Now for each bag we can standardize the difference we measured by comparing the _error_, how many M&M’s the bag is over or under the mean, against the standard deviation. The unit (M&M’s) cancels out and we get a simple number without units, so we can compare standard deviations against other samples, like maybe a different size of M&M’s bag, or Reece’s Pieces.

That’s useful in itself, but it has certain mathematical properties that are more useful. For example, Chebyshev’s Theorem says that the number of M&M’s in a bag should be within two standard deviations of the mean at least 75% of the time. We don’t know how many M&M’s will be in the next bag we buy, but we have an idea of a range of how many to _expect_, unless something strange happened at the factory. If our data seems to have certain properties, we might be able to describe it as a “normally distributed variable” and, if that assumption is okay, we can make more accurate predictions on how often a bag will have a certain range of M&M’s in it. For example, if the M&M’s bags’ candy count is approximately normal, then we can say that we expect 68% of bags to have a number within one standard deviation of the mean, and 95% of the time to be within two standard deviations.

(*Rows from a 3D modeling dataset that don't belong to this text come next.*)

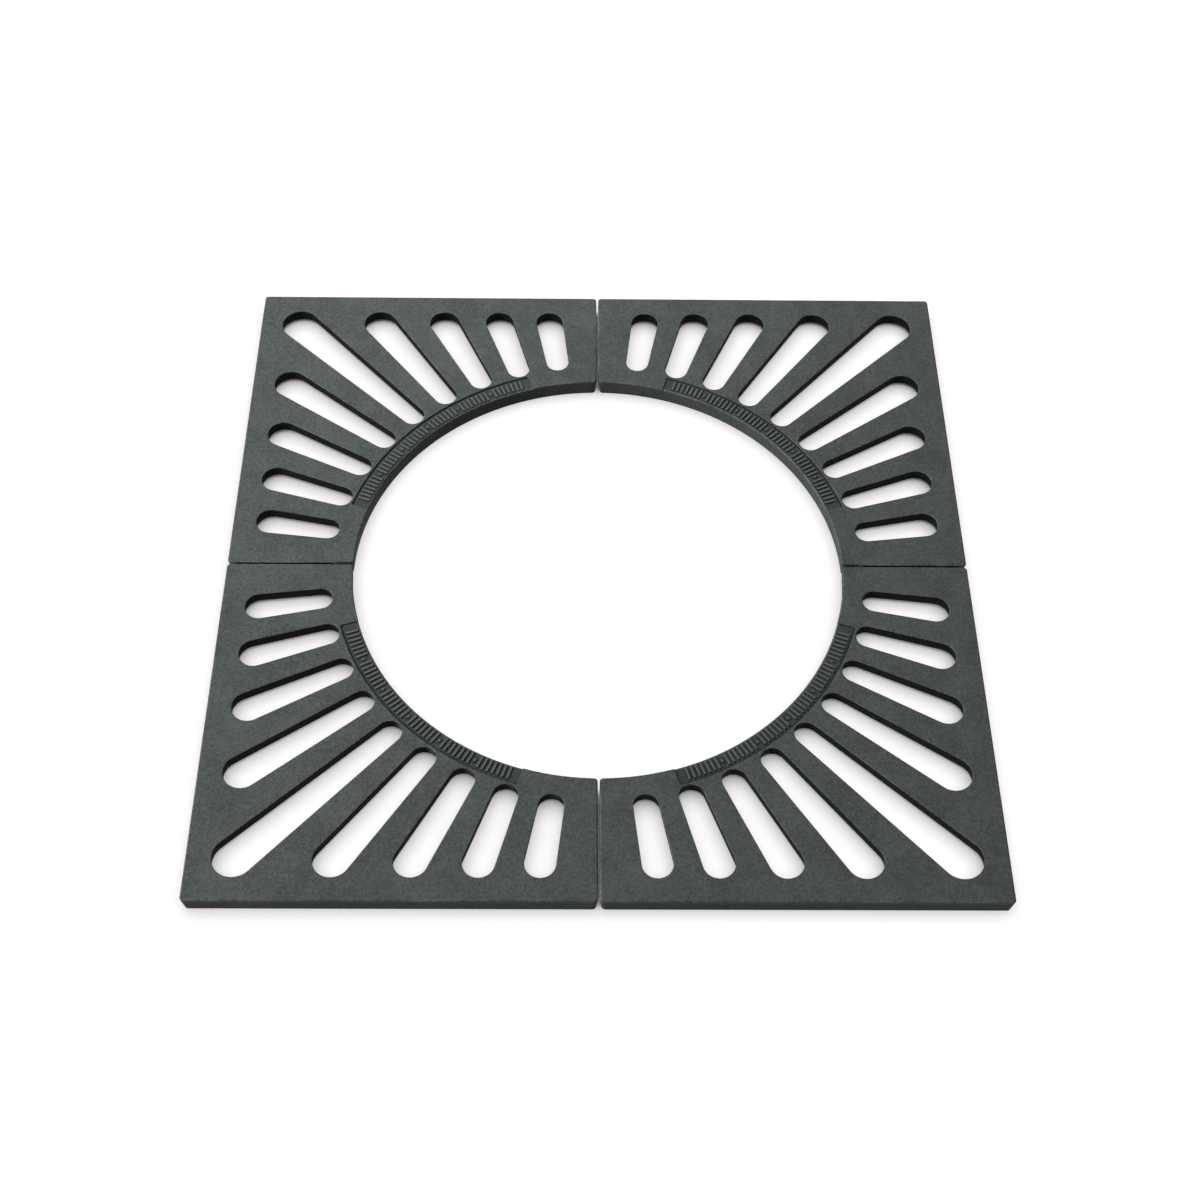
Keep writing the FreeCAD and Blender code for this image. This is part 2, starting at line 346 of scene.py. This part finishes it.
def rounding(edge):
    """How far an edge of a casting is rounded, by the angle of its faces and where it lies."""
    angle = edge.calc_face_angle()
    from_axis = min(vert.co.xy.length for vert in edge.verts)
    if angle < SHARP_ANGLE:
        return 0
    if max(vert.co.z for vert in edge.verts) < UNDERSIDE:
        return UNDERSIDE_ROUNDING
    if angle > SLOT_ANGLE:
        return SLOT_ROUNDING
    if angle > STEP_ANGLE and BAND_INNER_RADIUS < from_axis < BAND_OUTER_RADIUS + SAME_POINT:
        return STEP_ROUNDING
    return OUTLINE_ROUNDING


def make_casting(body, node, material):
    """A quarter's casting: the solid of the frame, its edges rounded as sand leaves them."""
    bm = bmesh.new()
    bm.from_mesh(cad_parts[node].data)
    bmesh.ops.remove_doubles(bm, verts=bm.verts, dist=SAME_POINT)
    share = bm.edges.layers.float.new("bevel_weight_edge")
    for edge in bm.edges:
        edge[share] = rounding(edge) / SLOT_ROUNDING
    for face in bm.faces:
        face.smooth = True
        face.material_index = 0
    piece = new_piece("casting_" + body, bm, material)
    rounded = piece.modifiers.new("rounded_edges", "BEVEL")
    rounded.limit_method = "WEIGHT"
    rounded.width = SLOT_ROUNDING
    rounded.segments = 3
    rounded.use_clamp_overlap = False
    rounded.loop_slide = False
    piece.modifiers.new("flat_faces", "WEIGHTED_NORMAL").keep_sharp = True
    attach(piece, body)
    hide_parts(node)
    return piece


def add_mark(bm, angle, length, width, corner_turn):
    """A raised mark of the band: a four-sided frustum, its draft as wide all round."""
    low, high = TOP - BAND_DEPTH - RAISED_SINK, TOP
    block = {"segments": 4, "radius1": 1, "radius2": 1, "depth": high - low}
    corners = bmesh.ops.create_cone(bm, cap_ends=True, **block)["verts"]
    turned = Matrix.Rotation(corner_turn, 3, "Z")
    bmesh.ops.rotate(bm, cent=(0, 0, 0), matrix=turned, verts=corners)
    reach = max(vert.co.x for vert in corners)
    bmesh.ops.scale(bm, vec=(length / 2 / reach, width / 2 / reach, 1), verts=corners)
    upper = [vert for vert in corners if vert.co.z > 0]
    narrower = (1 - 2 * RAISED_DRAFT / length, 1 - 2 * RAISED_DRAFT / width, 1)
    bmesh.ops.scale(bm, vec=narrower, verts=upper)
    outwards = Matrix.Translation((ROW_RADIUS, 0, (low + high) / 2))
    bmesh.ops.transform(bm, matrix=Matrix.Rotation(angle, 4, "Z") @ outwards, verts=corners)


def make_band_row(body, turn, material):
    """The row of raised marks in a quarter's band, level with the top face."""
    bm = bmesh.new()
    start = turn + QUARTER_MIDDLE - (MARKS_IN_ROW - 1) / 2 * MARK_PITCH
    for number in range(MARKS_IN_ROW):
        mark = LOZENGE if number % LOZENGE_EVERY == LOZENGE_EVERY - 1 else BAR
        add_mark(bm, start + number * MARK_PITCH, **mark)
    bmesh.ops.bevel(
        bm,
        geom=list(bm.edges),
        offset=RAISED_ROUNDING,
        segments=2,
        profile=0.5,
        affect="EDGES",
        clamp_overlap=True,
        material=-1,
    )
    for face in bm.faces:
        face.smooth = True
    piece = new_piece("band_row_" + body, bm, material)
    piece.modifiers.new("flat_faces", "WEIGHTED_NORMAL").keep_sharp = True
    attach(piece, body)
    return piece


def floor_material():
    """White with a light shadow to the eye and in reflections, and dark grey to the grate."""
    material = bpy.data.materials.new("pale_floor")
    floor = Nodes(material)
    painted_shade_and_dark_bounce = floor.add("BsdfDiffuse", {}, {"Color": grey(FLOOR_BOUNCE)})
    lit = floor.add("BsdfDiffuse", {}, {"Color": LIT_TINT})
    glow = floor.add("Emission", {}, {"Color": GLOW_TINT, "Strength": 1.0})
    samples, reach = {"samples": SKY_SAMPLES}, {"Distance": SKY_REACH}
    sky = floor.add("AmbientOcclusion", samples, reach, output="AO")
    white = floor.add("MixShader", {}, [FLOOR_GLOW * floor.between(*SKY_SEEN, sky), lit, glow])
    floor.add("OutputMaterial", {}, [floor.add("MixShader", {}, [floor.seen(), painted_shade_and_dark_bounce, white])])
    return material


def make_floor():
    bm = bmesh.new()
    bmesh.ops.create_grid(bm, x_segments=1, y_segments=1, size=FLOOR_HALF_SIDE)
    piece = new_piece("floor", bm, floor_material())
    return piece


def make_world():
    """White to the eye and in reflections, and a faint sky to everything else."""
    world = bpy.data.worlds.new("studio")
    studio = Nodes(world)
    faint = studio.add("Background", {}, [grey(1.0), SKY_STRENGTH])
    white = studio.add("Background", {}, [grey(1.0), 1.0])
    studio.add("OutputWorld", {}, [studio.add("MixShader", {}, [studio.seen(), faint, white])])
    bpy.context.scene.world = world


def add_lamp(kind, name, place, energy, receivers):
    """A lamp that looks at the grate's middle and lights only the receivers."""
    lamp = bpy.data.lights.new(name, kind)
    lamp.energy = energy
    holder = bpy.data.objects.new(name, lamp)
    holder.location = place
    holder.rotation_euler = (-Vector(place)).to_track_quat("-Z", "Y").to_euler()
    bpy.context.scene.collection.objects.link(holder)
    lit = bpy.data.collections.new("lit_by_" + name)
    for piece in receivers:
        lit.objects.link(piece)
    holder.light_linking.receiver_collection = lit
    return lamp


def add_box(name, box, receivers):
    lamp = add_lamp("AREA", name, box["place"], box["power"], receivers)
    lamp.shape = "SQUARE"
    lamp.size = box["size"]


def make_lights(pieces, floor):
    """The boxes light the grate alone, so that the floor has only the soft shadow from above."""
    add_box("back_box", BACK_BOX, pieces)
    add_box("left_box", LEFT_BOX, pieces)
    overhead = add_lamp("SUN", "overhead", OVERHEAD_PLACE, OVERHEAD_STRENGTH, [floor])
    overhead.angle = OVERHEAD_SPREAD


def make_camera():
    lens = bpy.data.cameras.new("camera")
    lens.sensor_width = SENSOR_WIDTH
    lens.lens = FOCAL_PIXELS / FRAME_PIXELS * SENSOR_WIDTH
    camera = bpy.data.objects.new("camera", lens)
    right = Matrix.Rotation(-CAMERA_RIGHT, 4, "Z")
    down = Matrix.Rotation(LEVEL_LOOK - CAMERA_DOWN, 4, "X")
    roll = Matrix.Rotation(-CAMERA_ROLL, 4, "Z")
    camera.matrix_world = Matrix.Translation(CAMERA_PLACE) @ right @ down @ roll
    bpy.context.scene.collection.objects.link(camera)
    bpy.context.scene.camera = camera


iron = iron_material()
pieces = []
for body, (node, turn) in QUARTERS.items():
    pieces.append(make_casting(body, node, iron))
    pieces.append(make_band_row(body, math.radians(turn), iron))
floor = make_floor()
make_world()
make_lights(pieces, floor)
make_camera()
bpy.context.scene.view_settings.view_transform = "Standard"
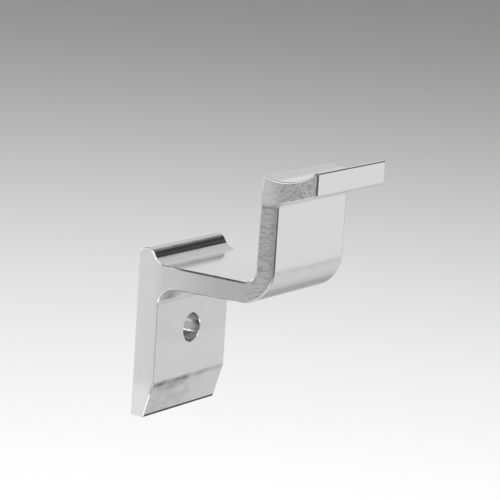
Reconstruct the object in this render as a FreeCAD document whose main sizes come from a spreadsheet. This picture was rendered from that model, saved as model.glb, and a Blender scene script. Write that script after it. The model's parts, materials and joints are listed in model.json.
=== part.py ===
"""Handrail bracket: one piece of extruded aluminium, sawn to length and drilled.

Frame: +X along the rail, +Y into the wall, +Z up. The origin is the centre of the
wall bolt hole on the plate's back face, so the bracket reaches out along -Y.
All sizes are in millimetres and degrees.
"""
import FreeCAD, Part
import math
import os

import Sketcher

os.makedirs("parts", exist_ok=True)
doc = FreeCAD.newDocument("handrail_bracket")

# Sizes
SIZES = [
    ("piece_length", 40.0, "sawn length along the rail"),
    ("plate_thick", 8.0, "wall plate between back face and front face"),
    ("plate_drop", 27.0, "bolt hole down to the plate's lower edge"),
    ("foot_thick", 4.6, "plate thickness left at the lower edge, under the bevel"),
    ("bevel_rise", 11.6, "height of the bevel on the plate's front"),
    ("arm_under", 15.8, "bolt hole up to the arm's underside at the plate"),
    ("arm_under_rise", 0.6, "how much the underside rises out to the upright"),
    ("arm_thick_root", 7.3, "arm thickness at the plate"),
    ("arm_thick_end", 6.4, "arm thickness at the upright"),
    ("upright_out", 50.2, "wall to the upright's outer face"),
    ("upright_thick_foot", 6.7, "upright thickness at the arm"),
    ("upright_thick_top", 6.2, "upright thickness at the cradle"),
    ("flange_angle", 18.0, "rise of the flange's underside, degrees"),
    ("rail_out", 50.5, "wall to the rail's centre line"),
    ("flange_past_rail", 13.0, "rail's centre line out to the flange's front face"),
    ("rail_up", 74.7, "bolt hole up to the rail's centre line"),
    ("cradle_radius", 19.0, "radius of the cradle the rail lies in"),
    ("flange_below", 26.4, "rail's centre line down to where the flange leaves the upright"),
    ("nose_out", 2.7, "wall to the centre of the ridge's rounded nose"),
    ("nose_up", 24.28, "bolt hole up to that centre"),
    ("nose_radius", 3.55, "radius of the nose"),
    ("front_slope", 62.0, "slope of the ridge's steep front, degrees"),
    ("ramp_slope", 34.0, "slope of the ramp below it, degrees"),
    ("ramp_out", 9.15, "wall to the ramp's foot on the arm"),
    ("crease_fillet", 1.5, "inside fillet between the steep front and the ramp"),
    ("ramp_fillet", 4.0, "inside fillet at the ramp's foot"),
    ("root_fillet", 6.0, "inside fillet between the plate and the arm"),
    ("bend_outer", 12.0, "outside radius of the bend"),
    ("bend_inner", 4.6, "inside radius of the bend"),
    ("flange_fillet", 1.2, "inside fillet under the flange"),
    ("tip_round", 1.0, "rounding of the flange's lower front edge"),
    ("ridge_round", 0.9, "rounding where the ridge meets the back face"),
    ("edge_round", 0.7, "rounding of the extrusion's other outer edges"),
    ("bevel_round", 1.5, "blend between the plate's front face and its bevel"),
    ("saw_break", 0.5, "edge break round the sawn ends"),
    ("bolt_hole", 9.2, "diameter of the wall bolt hole"),
    ("screw_hole", 5.5, "diameter of the rail screw holes"),
    ("screw_spacing", 22.0, "distance between the two rail screw holes"),
    ("mouth_break", 0.25, "edge break at the bolt hole's front mouth"),
]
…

One thing we need to be careful about is that we don’t know the standard deviation of the M&M bag machine. Often we _can’t_ know, so statistics is about _estimating_ (guessing at) these unknowns. So when we calculate the standard deviation from a sample, we usually make it a little bit bigger because we don’t know everything, and the amount added is more when we have fewer samples since we didn’t study much. Because of that, you’ll see σ used to represent the usually unknown true standard deviation, but _s_ when we calculate from a sample, which is the correct value of the sample but only an estimate of what σ is. And with more math, we can figure out how near to _s_ σ is likely to be. How far you go depends on how much information you need.